The holding of this Court in Ex parte Baird has given us much concern and we have, after careful consideration, reached the conclusion that we were in error in our holding that Baird was entitled to have his Texas sentence run concurrently with the sentence in the Federal Penitentiary. In so holding we were misled by our understanding of the facts behind Ex parte Lawson, 98 Tex.Cr.R. 544, 266 S.W. 1101. The reasoning in the Lawson case was sound and is still adhered to. The distinction between the two cases is made clear by a statement of the facts. Lawson had his Federal conviction and sentence against him at the time he was tried in the State Court. It was the duty of the State Court, at that time, to take cognizance of the Federal conviction and he is presumed to have done so. When he failed to cumulate the state sentence with the Federal sentence and then returned him to the Federal authorities, it will naturally follow that the judge intended that the state sentence should run concurrently with the Federal sentence. That is the holding of this Court *918 in the Lawson case. If the judge had entered a proper order, at that time, cumulating the sentence imposed against Lawson with that already existing in the Federal Court he would then have been required to serve the full sentence in the State Court after his discharge from the Federal Penitentiary.

The Baird case is different and we should have so construed it. Baird had a ten-year sentence which he began serving on the 20th day of May, 1942. He was taken from the penitentiary on a bench warrant to George West, Texas, from which he escaped. He was arrested and placed in the Bexar County Jail. He became, by processes not revealed in his record, a Federal prisoner and was convicted on July 30, 1943, to serve ten years in the Federal Prison. On September 12, 1949, he was released conditionally from the Federal Prison and delivered to the Texas authorities, who declined to give him any credit for the 7 years, 2 months and 26 days during which he had been listed as an escapee of the Texas Penitentiary and was in Federal Prison.

It is noted in this Court's opinion that the Federal Judge, in passing sentence, made no reference to his state conviction. He could have made an order cumulating the Federal sentence, delivered him to the Texas authorities until he had served his sentence in this state, and then committed him to the Federal Prison. He did not do that, but sent him direct to the Federal Penitentiary. No order which the Federal Court made, or could have made, would have any effect on an existing sentence from a Texas court. Furthermore, we may observe that even if Baird had been tried on another charge in a State court, that court could make no order which would affect the existing sentence which he was serving. The trial judge in passing sentence on one already under sentence in another court may, by proper order, cumulate the sentence which he imposes with the existing one, or he may let his sentence run concurrently, but nothing he may do can affect the existing sentence imposed by another court. This, it seems, should be without dispute.

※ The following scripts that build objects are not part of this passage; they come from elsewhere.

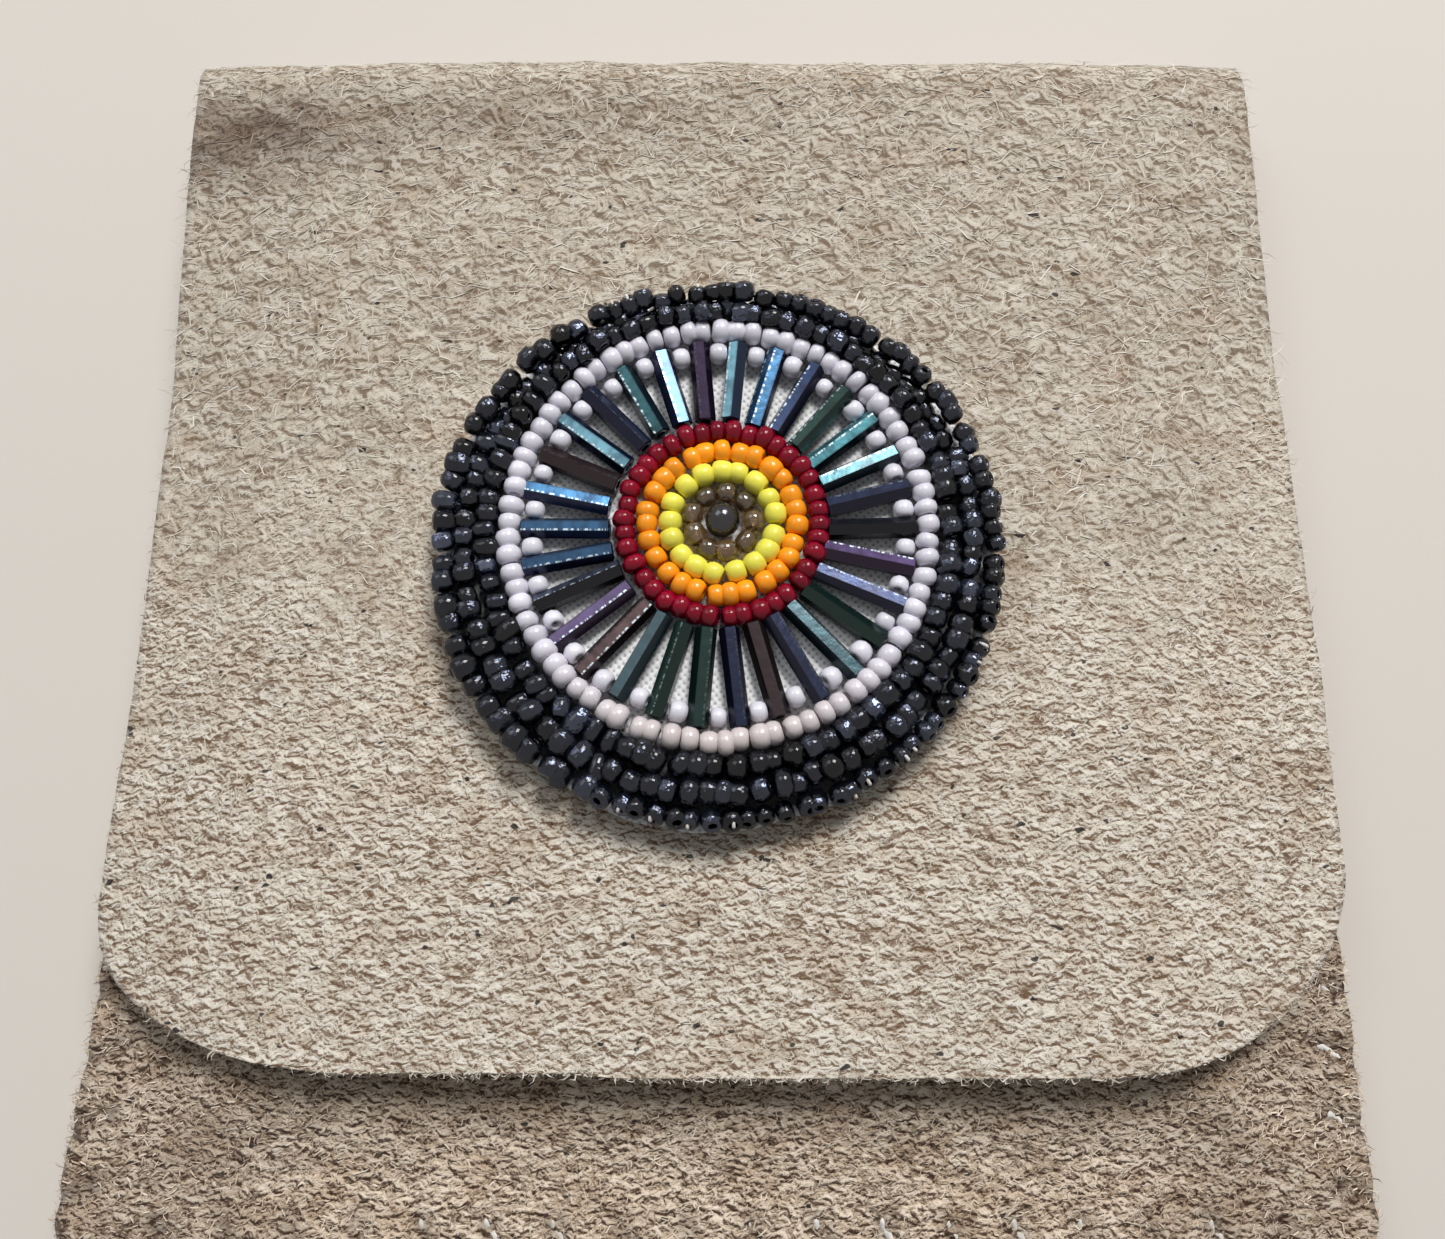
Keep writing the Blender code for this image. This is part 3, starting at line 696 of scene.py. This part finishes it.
def stitch_groove(x, y):
    """How far, in millimetres, the pulled thread sinks the hide at each stitch, from its hole to the edge."""
    depth = np.zeros_like(x)
    for _, holes, out in seam_holes():
        run = np.array([0.0, -1.0]) if out[1] == 0.0 else np.array([1.0, 0.0])
        for hole in holes:
            dx, dy = x - hole[0], y - hole[1]
            outward = dx * out[0] + dy * out[1]
            sideways = dx * run[0] + dy * run[1] - 0.4 * np.clip(outward, 0.0, 3.5)
            reach = smooth((outward + 1.2) / 1.4) * (outward < 6.0)
            depth += 0.5 * np.exp(-((sideways / 0.7) ** 2)) * reach
    return np.minimum(depth, 0.6)


def bend_with_flap(thing):
    """Lets a piece of the one hide bend on the fold, between the pouch and the flap."""
    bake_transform(thing, "pouch", "flap", (0.0, 0.0, 2.8 * MM), (0.0, 0.0, 5.4 * MM))


def dress_back_and_flap():
    """The one hide that is back, fold and flap, bending on the fold, with the nap of its outer face."""
    middle = hide_middle(HIDE_COLUMNS)
    x, y = middle[..., 0], middle[..., 1]
    column = middle.shape[1] // 2
    path = run_along(middle[:, column])
    relief = unevenness(x, path[:, None] + 0.0 * x, 11)
    resting = (path > path[np.argmax(y[:, column])])[:, None]
    relief = np.where(resting, -0.4 * np.abs(relief), relief)
    hide, outer, normal = hide_shell("suede_back_and_flap", middle, relief, 0.4 * np.abs(relief))
    hide.data.materials.append(suede("flap_suede", PALE_FIBRE, GREIGE, PIT, FLAP_BROWN, stained=True))
    stain = np.zeros(len(hide.data.vertices))
    stain[: x.size] = np.where(resting, 0.0, stain_of(outer)).ravel()
    point_values(hide, "stain", stain)
    bend_with_flap(hide)
    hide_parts("back_panel", "flap_fold", "flap")

    rows = int(np.argmax(y[:, column] >= BACK_TOP - 0.2)) + 18
    finish = fibre_finish("flap_fibres", PALE_FIBRE, GREIGE, PIT)
    for part, seed in (("a", 101), ("b", 202)):
        bend_with_flap(scatter_nap(f"flap_nap_{part}", outer, normal, rows, FLAP_FIBRES, finish, seed))
    line, out, up = outline_of(outer[:rows], normal[:rows])
    bend_with_flap(edge_fuzz("flap_edge_fuzz", line, out, up, FLAP_FUZZ, finish, 303, long=0.5))


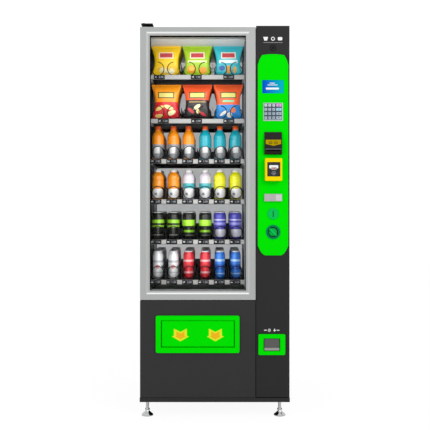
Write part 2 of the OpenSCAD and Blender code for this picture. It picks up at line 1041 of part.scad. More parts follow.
// Path of a spiral: each entry is [angle, radius, depth, normal scale outwards, normal along turn]
spiral_steps = spiral_turns * steps_per_turn;
spiral_length = spiral_turns * spiral_pitch;
spiral_path = concat(
    [for (s = [0:spiral_steps])
        [360 * s / steps_per_turn, spiral_r, s * spiral_pitch / steps_per_turn, 1, 0]],
    [[0, spiral_r, spiral_length + 3, 1, 1], [0, 3, spiral_length + 3, 0, 1]]
);

// The three corners of the wire at one path entry, with the spiral's axis along Y
function wire_corners(p) = let (
        out = [cos(p[0]), 0, sin(p[0])],
        turn = [-sin(p[0]), 0, cos(p[0])],
        normal = p[3] * out + p[4] * turn
    )
    [for (k = [0:2]) p[1] * out + [0, p[2], 0]
        + wire_w / 2 * (cos(120 * k) * normal + sin(120 * k) * [0, 1, 0])];

// One spiral, free at the front, with its rear end bent in to the drive hub
module spiral() {
    last = len(spiral_path) - 1;
    polyhedron(
        points = [for (p = spiral_path) each wire_corners(p)],
        faces = concat(
            [[0, 1, 2], [3 * last + 2, 3 * last + 1, 3 * last]],
            [for (s = [0:last - 1], k = [0:2]) [3 * s + k, 3 * s + 3 + k, 3 * s + 3 + (k + 1) % 3]],
            [for (s = [0:last - 1], k = [0:2]) [3 * s + k, 3 * s + 3 + (k + 1) % 3, 3 * s + (k + 1) % 3]]
        )
    );
}

// A spiral in its lane; on the bag trays the two of a pair are mirror images that start at the top
module spiral_in_lane(i, lane) {
    bag_tray = i >= bag_tray_first;
    mirrored = bag_tray && lane % 2 == 0;
    color("#2a2a2a")
        translate([lane_x(lane), spiral_front, tray_floor(i) + spiral_axis_h])
            mirror([mirrored ? 1 : 0, 0, 0])
                rotate([0, bag_tray ? -90 : 0, 0])
                    spiral();
}

// Every spiral apart from the two that turn
module spirals() {
    for (i = tray_index)
        for (lane = [0:lanes - 1])
            if (i < 5 || lane > 1)
                spiral_in_lane(i, lane);
}

// Fins on round tubes, as in an evaporator or a condenser
module finned_coil(left, right, front, back, low, high) {
    fin_pitch = 16;
    tube_r = 5;
    for (x = [left:fin_pitch:right])
        between([x, front, low], [x + 2, back, high]);
    for (z = [low + 30:60:high - 20])
        rod_x((front + back) / 2, z, tube_r, left - 12, right + 12);
}

// Perforated rear duct panel and the evaporator coil behind it
module evaporator() {
    front = 325;
    color("#c8cacb") {
        along_depth(front, front + 2)
            difference() {
                rect(cold_left + 1, cold_right - 1, cold_bottom + 2, cold_top - 2);
                louvres(-290, 110, 605, 650, 20);
                louvres(-290, 110, 1810, 1870, 20);
            }
        finned_coil(-280, 100, 336, 364, 700, 1100);
    }
}

// Open-fronted sheet bin with a sloping floor, in the well of the liner
module delivery_bin() {
    left = cold_left + 5;
    right = cold_right - 5;
    front = cabinet_front + 3;
    back = well_back - 4;
    t = 3;
    color("#2b2b2b") {
        along_width(left, right)
            polygon([
                [front, well_bottom + 1], [back, well_bottom + 26], [back, cold_bottom - 4],
                [back - t, cold_bottom - 4], [back - t, well_bottom + 29], [front + t, well_bottom + 4],
                [front + t, well_bottom + 16], [front, well_bottom + 16]
            ]);
        for (x = [left, right - t])
            along_width(x, x + t)
                polygon([
                    [front, well_bottom + 1], [back, well_bottom + 26],
                    [back, cold_bottom - 4], [front, cold_bottom - 4]
                ]);
    }
}

module light_strips() {
    color("white")
        for (x = [cold_left + 3, cold_right - 12])
            between([x, cabinet_front + 15, 625], [x + 9, cabinet_front + 27, 1880]);
}

// ---------------------------------------------------------------- cooling unit and electrics

// Hermetic compressor: a domed pot on a mounting plate with its service pipe
module compressor() {
    pot_r = 72;
    floor_z = cabinet_bottom + sheet;
    pot_low = floor_z + 12;
    translate([-120, 120, 0])
        color("#1c1c1c") {
            translate([0, 0, pot_low])
                rotate_extrude()
                    polygon(concat(
                        [[0, 0], [pot_r - 12, 0], [pot_r, 12], [pot_r, 130]],
                        [for (a = [10:10:90]) [pot_r * cos(a), 130 + 48 * sin(a)]]
                    ));
            between([-95, -80, floor_z + 6], [95, 80, floor_z + 13]);
            for (x = [-80, 80])
                for (y = [-65, 65])
                    rod_z(x, y, 12, floor_z, floor_z + 7);
            rod_y(30, pot_low + 90, 5, 60, 120);
        }
}

// Condenser coil, the fan shroud behind it and the fan motor on its three arms
module condenser() {
    floor_z = cabinet_bottom + sheet;
    color("#9ba0a4") {
        finned_coil(fan_x - 150, fan_x + 150, 285, 320, floor_z + 20, floor_z + 340);
        difference() {
            union() {
                along_depth(326, 329)
                    rect(fan_x - 165, fan_x + 165, floor_z, floor_z + 360);
                rod_y(fan_x, fan_z, fan_r + 9, 327, fan_front + 34);
            }
            rod_y(fan_x, fan_z, fan_r + 5, 320, fan_front + 40);
        }
        for (a = [90, 210, 330])
            translate([fan_x, 0, fan_z])
                rotate([0, a, 0])
                    between([20, fan_front + 36 - 3, -6], [fan_r + 8, fan_front + 36, 6]);
        rod_y(fan_x, fan_z, 28, fan_front + 32, fan_front + 58);
        rod_y(fan_x, fan_z, fan_shaft_r, fan_front + 12, fan_front + 34);
    }
}

// Five-bladed fan whose hub runs on the motor's shaft
module fan_blade() {
    blades = 5;
    hub_r = 26;
    color("#404040")
        difference() {
            union() {
                rod_y(fan_x, fan_z, hub_r, fan_front + 2, fan_front + fan_depth);
                intersection() {
                    rod_y(fan_x, fan_z, fan_r, fan_front, fan_front + fan_depth);
                    translate([fan_x, fan_front + fan_depth / 2, fan_z])
                        for (b = [0:blades - 1])
                            rotate([0, b * 360 / blades, 0])
                                rotate([28, 0, 0])
                                    between([hub_r - 6, -1.2, -26], [fan_r + 5, 1.2, 26]);
                }
            }
            rod_y(
                fan_x, fan_z, fan_shaft_r + pin_play,
                fan_front + 10, fan_front + fan_depth + eps
            );
        }
}

// Mains cord: a grommet in the back panel, a tied hank and a plug hung flat on the back
module power_cord() {
    cord_r = 4;
    y = cabinet_back + 7;
    hank_r = 34;
    hank_low = cord_z - 150;
    color("#151515") {
        rod_y(cord_x, cord_z, 6, cabinet_back - 6, cabinet_back + 1);
        rod_y(cord_x, cord_z, 9, cabinet_back, y + cord_r);
        for (x = [cord_x - hank_r, cord_x + hank_r])
            rod_z(x, y, cord_r, hank_low, cord_z);
        for (end = [[cord_z, 0], [hank_low, 180]])
            translate([cord_x, y, end[0]])
                rotate([90, 0, 0])
                    rotate_extrude(angle = 180, start = end[1])
                        translate([hank_r, 0])
                            circle(r = cord_r);
        between([cord_x - hank_r - 2, y - 4, cord_z - 80], [cord_x + hank_r + 2, y + 7, cord_z - 65]);
        between([cord_x - 15, cabinet_back, hank_low - 72], [cord_x + 15, cord_back, hank_low - 30]);
        for (x = [cord_x - 7, cord_x + 7])
            between([x - 1, y - 3, hank_low - 84], [x + 1, y + 3, hank_low - 71]);
    }
}

// Controller housing in the electronics bay, open at the front, with its board and cable glands
module control_box() {
    left = 214;
    right = 330;
    low = 1100;
    high = 1480;
    color("#b0b4b8") {
        difference() {
            between([left, 60, low], [right, 280, high]);
            between([left + sheet, 60 - eps, low + sheet], [right - sheet, 280 - sheet, high - sheet]);
        }
        between([left + 1, 150, low + 40], [left + 12, 252, high - 40]);
        for (y = [100, 170, 240])
            rod_z((left + right) / 2, y, 9, low - 15, low + 1);
    }
}

// ---------------------------------------------------------------- nodes

door_frame();
door_liner();
lower_fascia();
column_fascia();
window_frame();
window_glass();
door_gasket();
control_panel();
display_module();
keypad_plate();
bill_validator();
card_reader();
coin_slot_plate();
coin_mech();
cash_box();
lock_cup();
coin_cup_frame();
pickup_frame();
coin_return_button();
lock_handle();
latch_bar();
coin_cup_flap();
pickup_flap();
keypad_key(0, 0);  // key_1
keypad_key(1, 0);  // key_2
keypad_key(2, 0);  // key_3
keypad_key(0, 1);  // key_4
keypad_key(1, 1);  // key_5
keypad_key(2, 1);  // key_6
keypad_key(0, 2);  // key_7
keypad_key(1, 2);  // key_8
keypad_key(2, 2);  // key_9
keypad_key(0, 3);  // key_star
keypad_key(1, 3);  // key_0
keypad_key(2, 3);  // key_hash
keypad_key(3, 0);  // key_clear
keypad_key(3, 1);  // key_enter
keypad_key(3, 2);  // key_up
keypad_key(3, 3);  // key_down
cabinet_shell();
insulated_liner();
base_plinth();
levelling_feet();
hinge_brackets();
tray_rails();
evaporator();
delivery_bin();
compressor();
condenser();
fan_blade();
power_cord();
control_box();
light_strips();
tray_pans();
lane_dividers();
price_strips();
spiral_motors();
spirals();
spiral_in_lane(5, 0);  // spiral_1_left
spiral_in_lane(5, 1);  // spiral_1_right
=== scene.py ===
"""Looks for the glass-front vending machine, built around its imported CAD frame.

Lengths are in metres in the frame's own axes: +X to the right, the front faces -Y, +Z up.
"""
import math
import random

import bmesh
import bpy
from mathutils import Matrix, Vector

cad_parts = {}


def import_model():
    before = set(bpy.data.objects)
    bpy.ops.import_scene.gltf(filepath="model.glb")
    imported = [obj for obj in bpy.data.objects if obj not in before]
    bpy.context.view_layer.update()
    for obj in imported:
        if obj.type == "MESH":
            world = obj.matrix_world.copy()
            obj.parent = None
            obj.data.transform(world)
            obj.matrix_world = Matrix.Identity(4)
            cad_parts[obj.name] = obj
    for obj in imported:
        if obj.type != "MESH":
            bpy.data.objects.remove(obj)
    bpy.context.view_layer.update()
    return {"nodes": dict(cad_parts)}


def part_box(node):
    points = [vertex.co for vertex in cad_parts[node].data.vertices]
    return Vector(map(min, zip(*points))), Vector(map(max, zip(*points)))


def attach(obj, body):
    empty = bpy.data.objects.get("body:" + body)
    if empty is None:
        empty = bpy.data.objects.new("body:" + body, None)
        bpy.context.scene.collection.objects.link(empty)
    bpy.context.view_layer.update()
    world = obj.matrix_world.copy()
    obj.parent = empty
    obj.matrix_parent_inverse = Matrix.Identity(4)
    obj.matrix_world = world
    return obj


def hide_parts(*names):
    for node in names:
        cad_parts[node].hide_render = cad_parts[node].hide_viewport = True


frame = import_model()

MM = 0.001
LANES = 6
LANE_PITCH = 82.5 * MM
SPIRAL_PITCH = 75 * MM
SPIRAL_TURNS = 6
SPIRAL_RADIUS = 32 * MM
WIRE_RADIUS = 2.2 * MM
SPIRAL_AXIS_RISE = 40 * MM
SPIRAL_STEPS = 28
BAG_TRAYS = (4, 5)
TOP_TRAY = 5
OPENING = (-322 * MM, 155 * MM, 621 * MM, 1886 * MM)


# ------------------------------------------------------------------ shader formulas
class Formula:
    """A shader value that ordinary arithmetic turns into Math nodes."""

    def __init__(self, tree, socket):
        self.tree = tree
        self.socket = socket

    def apply(self, operation, *others, clamp=False):
        node = self.tree.nodes.new("ShaderNodeMath")
        node.operation = operation
        node.use_clamp = clamp
        for index, value in enumerate((self, *others)):
            if isinstance(value, Formula):
                self.tree.links.new(value.socket, node.inputs[index])
            else:
                node.inputs[index].default_value = value
        return Formula(self.tree, node.outputs[0])

    def __add__(self, other):
        return self.apply("ADD", other)

    def __sub__(self, other):
        return self.apply("SUBTRACT", other)

    def __mul__(self, other):
        return self.apply("MULTIPLY", other)

    def __truediv__(self, other):
        return self.apply("DIVIDE", other)

    def __abs__(self):
        return self.apply("ABSOLUTE")

    def larger(self, other):
        return self.apply("MAXIMUM", other)

    def inside(self, softness=0.3 * MM):
        """1 where this signed distance is below zero, 0 outside, soft in between."""
        return (self * (-1 / softness)).apply("ADD", 0.5, clamp=True)


def rgb(code):
    """Linear RGBA of a #rrggbb colour."""
    channels = [int(code[start:start + 2], 16) / 255 for start in (1, 3, 5)]
    linear = [c / 12.92 if c <= 0.04045 else ((c + 0.055) / 1.055) ** 2.4 for c in channels]
    return (*linear, 1.0)


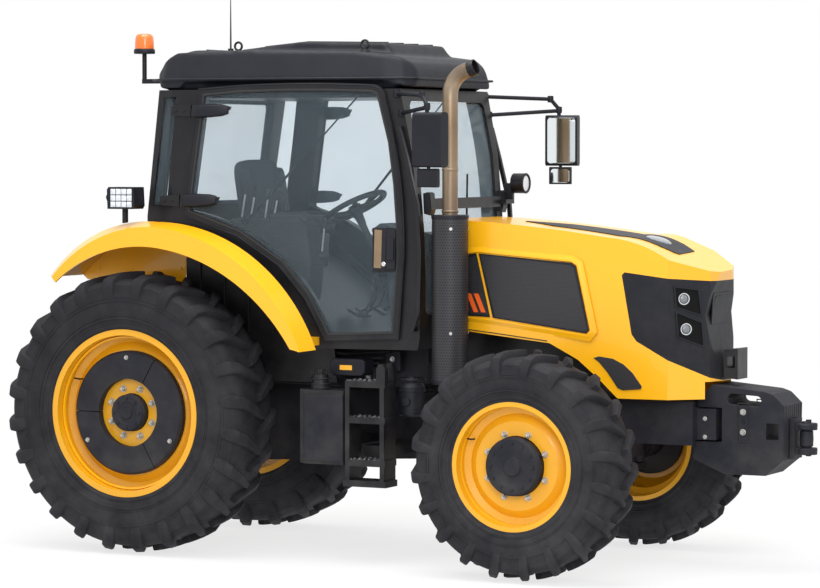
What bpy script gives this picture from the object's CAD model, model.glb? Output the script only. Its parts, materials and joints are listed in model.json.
import bpy, bmesh, math, json
from mathutils import Vector, Matrix


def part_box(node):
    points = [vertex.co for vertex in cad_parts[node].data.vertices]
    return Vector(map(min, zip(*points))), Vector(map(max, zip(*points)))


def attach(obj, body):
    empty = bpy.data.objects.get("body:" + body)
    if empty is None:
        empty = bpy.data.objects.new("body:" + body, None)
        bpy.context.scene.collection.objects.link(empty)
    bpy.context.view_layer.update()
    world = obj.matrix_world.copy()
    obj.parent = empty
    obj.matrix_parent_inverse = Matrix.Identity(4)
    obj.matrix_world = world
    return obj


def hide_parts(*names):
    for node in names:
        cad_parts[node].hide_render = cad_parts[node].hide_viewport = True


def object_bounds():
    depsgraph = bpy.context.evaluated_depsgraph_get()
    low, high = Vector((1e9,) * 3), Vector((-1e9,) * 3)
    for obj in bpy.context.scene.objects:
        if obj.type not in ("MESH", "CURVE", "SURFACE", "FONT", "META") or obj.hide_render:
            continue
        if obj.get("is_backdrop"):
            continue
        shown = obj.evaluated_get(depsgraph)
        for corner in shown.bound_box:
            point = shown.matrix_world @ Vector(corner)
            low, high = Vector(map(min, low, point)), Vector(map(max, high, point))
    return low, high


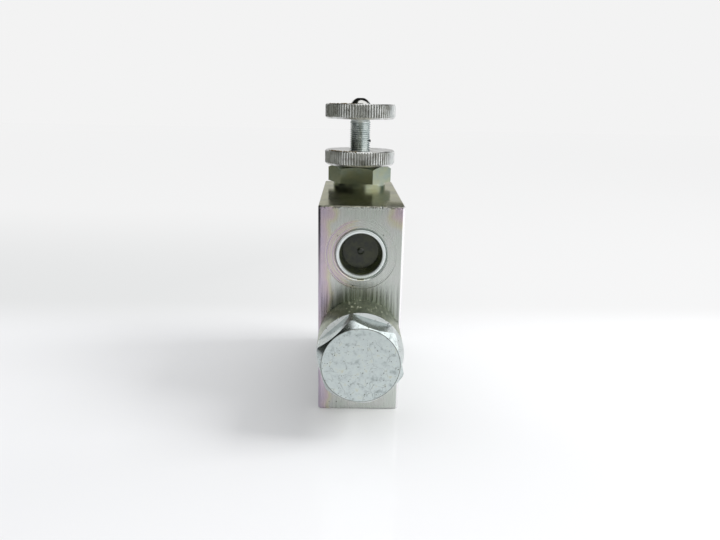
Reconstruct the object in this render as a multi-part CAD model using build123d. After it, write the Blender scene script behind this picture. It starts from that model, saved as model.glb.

Whether or not the State Court could or should have demanded possession of the prisoner Baird, after he was convicted and ordered confined in the Federal Prison, is not before us and need not concern us. The State did not get possession of him and there is no record showing whether or not Baird made any attempt, at that time, to have himself returned to the State Penitentiary. It is sufficient to say that the judgment which the Federal Court entered had no affect whatsoever on an existing State judgment imposing sentence on Baird and we were in error in so holding. It becomes appropriate, in disposing of the question now before us, to say that our holding in the Baird case is overruled and so are each and every case in which this Court has followed the Baird case.

The original opinion in this case is modified in so far as it approves the holding of the Baird case as giving relief to the relator Robert T. Spears. That part of the opinion which denies the application is sustained.

Relator's motion for rehearing is overruled and relator is now remanded to the authorities of the State Penitentiary to serve the sentence imposed upon him which gives rise to this procedure, and will do so without any credit for the time which he has served in the Federal Penitentiary.